◆ **Task details**:
In the listing that follows, locate the line containing "Continue the OpenSCAD" and the line containing "lens: float = 133.9". Retype exactly those two lines and every line between them, and nothing more.

# Provided records start

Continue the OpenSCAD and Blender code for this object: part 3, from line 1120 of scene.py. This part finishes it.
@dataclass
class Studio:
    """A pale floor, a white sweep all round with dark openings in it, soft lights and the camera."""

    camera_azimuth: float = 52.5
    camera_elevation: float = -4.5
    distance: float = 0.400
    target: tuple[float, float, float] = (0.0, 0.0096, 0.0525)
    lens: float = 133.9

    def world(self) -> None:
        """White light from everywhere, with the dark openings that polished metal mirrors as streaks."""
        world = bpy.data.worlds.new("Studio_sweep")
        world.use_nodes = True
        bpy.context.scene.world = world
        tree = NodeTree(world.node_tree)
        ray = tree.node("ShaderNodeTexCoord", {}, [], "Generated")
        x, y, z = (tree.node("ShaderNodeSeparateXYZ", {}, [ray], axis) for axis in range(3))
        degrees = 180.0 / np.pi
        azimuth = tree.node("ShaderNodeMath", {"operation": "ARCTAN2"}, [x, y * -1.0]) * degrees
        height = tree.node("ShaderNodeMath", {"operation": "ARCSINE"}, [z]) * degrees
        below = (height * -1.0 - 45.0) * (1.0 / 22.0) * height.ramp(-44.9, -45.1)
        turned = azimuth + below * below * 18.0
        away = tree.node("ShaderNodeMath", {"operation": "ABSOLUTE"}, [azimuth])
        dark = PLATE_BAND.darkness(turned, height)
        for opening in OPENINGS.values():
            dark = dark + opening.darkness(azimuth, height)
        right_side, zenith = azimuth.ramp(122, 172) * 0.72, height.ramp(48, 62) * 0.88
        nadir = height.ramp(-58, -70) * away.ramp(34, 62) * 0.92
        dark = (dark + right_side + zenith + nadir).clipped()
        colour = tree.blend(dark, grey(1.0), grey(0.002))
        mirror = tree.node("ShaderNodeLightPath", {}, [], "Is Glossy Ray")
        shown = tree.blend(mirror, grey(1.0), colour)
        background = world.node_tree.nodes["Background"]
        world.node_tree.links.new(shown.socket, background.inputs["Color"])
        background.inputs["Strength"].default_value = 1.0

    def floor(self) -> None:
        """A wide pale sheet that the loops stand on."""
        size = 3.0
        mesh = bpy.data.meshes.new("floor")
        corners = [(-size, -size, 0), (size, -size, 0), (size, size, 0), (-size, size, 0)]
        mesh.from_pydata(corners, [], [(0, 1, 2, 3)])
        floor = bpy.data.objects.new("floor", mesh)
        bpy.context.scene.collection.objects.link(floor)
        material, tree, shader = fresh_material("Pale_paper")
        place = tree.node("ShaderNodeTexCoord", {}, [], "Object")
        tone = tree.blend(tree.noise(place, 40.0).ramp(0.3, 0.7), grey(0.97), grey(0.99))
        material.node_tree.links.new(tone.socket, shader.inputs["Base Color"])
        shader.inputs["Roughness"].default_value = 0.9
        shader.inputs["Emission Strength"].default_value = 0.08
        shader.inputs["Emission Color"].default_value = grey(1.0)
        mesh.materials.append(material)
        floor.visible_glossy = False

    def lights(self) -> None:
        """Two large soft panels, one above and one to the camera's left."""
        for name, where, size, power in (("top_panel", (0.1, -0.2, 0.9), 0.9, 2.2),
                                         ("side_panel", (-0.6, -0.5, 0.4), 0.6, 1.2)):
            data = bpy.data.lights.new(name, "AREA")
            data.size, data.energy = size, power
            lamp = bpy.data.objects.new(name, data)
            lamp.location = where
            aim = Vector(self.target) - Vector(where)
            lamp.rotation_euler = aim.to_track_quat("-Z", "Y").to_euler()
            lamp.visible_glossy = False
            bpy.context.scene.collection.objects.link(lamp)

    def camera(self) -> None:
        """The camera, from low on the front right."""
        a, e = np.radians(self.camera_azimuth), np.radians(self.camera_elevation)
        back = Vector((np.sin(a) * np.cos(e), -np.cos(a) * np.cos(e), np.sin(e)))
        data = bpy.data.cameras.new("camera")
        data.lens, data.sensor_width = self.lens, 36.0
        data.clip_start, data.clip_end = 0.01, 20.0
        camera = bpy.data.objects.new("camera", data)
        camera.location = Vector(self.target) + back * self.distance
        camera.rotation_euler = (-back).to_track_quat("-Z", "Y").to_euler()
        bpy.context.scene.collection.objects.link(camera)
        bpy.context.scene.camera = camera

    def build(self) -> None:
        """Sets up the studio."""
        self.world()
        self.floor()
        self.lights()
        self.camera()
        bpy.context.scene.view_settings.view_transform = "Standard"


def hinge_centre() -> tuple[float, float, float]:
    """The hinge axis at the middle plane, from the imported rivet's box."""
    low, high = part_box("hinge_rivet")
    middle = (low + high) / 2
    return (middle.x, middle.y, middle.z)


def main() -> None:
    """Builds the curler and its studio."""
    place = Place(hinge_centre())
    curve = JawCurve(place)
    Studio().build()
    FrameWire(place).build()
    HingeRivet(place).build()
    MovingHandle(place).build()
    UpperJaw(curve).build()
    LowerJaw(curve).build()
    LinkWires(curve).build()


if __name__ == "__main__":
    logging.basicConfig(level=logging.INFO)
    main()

# Provided records end
# Provided records start

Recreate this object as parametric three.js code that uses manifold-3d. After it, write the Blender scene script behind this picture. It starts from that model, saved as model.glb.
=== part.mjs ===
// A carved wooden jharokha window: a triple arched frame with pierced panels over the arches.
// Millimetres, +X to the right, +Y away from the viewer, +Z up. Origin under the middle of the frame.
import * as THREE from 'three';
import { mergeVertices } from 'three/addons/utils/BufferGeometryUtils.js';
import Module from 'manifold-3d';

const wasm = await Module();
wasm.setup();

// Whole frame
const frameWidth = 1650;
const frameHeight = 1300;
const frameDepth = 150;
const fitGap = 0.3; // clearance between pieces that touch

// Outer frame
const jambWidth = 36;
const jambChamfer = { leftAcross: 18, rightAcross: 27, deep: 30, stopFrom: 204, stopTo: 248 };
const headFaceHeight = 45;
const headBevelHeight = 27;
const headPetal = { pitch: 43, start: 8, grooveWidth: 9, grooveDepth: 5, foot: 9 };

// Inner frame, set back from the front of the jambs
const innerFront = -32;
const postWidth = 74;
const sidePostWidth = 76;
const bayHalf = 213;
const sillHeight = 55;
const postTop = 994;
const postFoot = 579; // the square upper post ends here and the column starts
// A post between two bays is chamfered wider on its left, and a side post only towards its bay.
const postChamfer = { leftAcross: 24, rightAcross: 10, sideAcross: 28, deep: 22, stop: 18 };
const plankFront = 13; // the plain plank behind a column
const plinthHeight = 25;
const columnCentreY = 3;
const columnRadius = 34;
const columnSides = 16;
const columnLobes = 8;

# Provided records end

◆ **Problem solution**:
Continue the OpenSCAD and Blender code for this object: part 3, from line 1120 of scene.py. This part finishes it.
@dataclass
class Studio:
    """A pale floor, a white sweep all round with dark openings in it, soft lights and the camera."""

    camera_azimuth: float = 52.5
    camera_elevation: float = -4.5
    distance: float = 0.400
    target: tuple[float, float, float] = (0.0, 0.0096, 0.0525)
    lens: float = 133.9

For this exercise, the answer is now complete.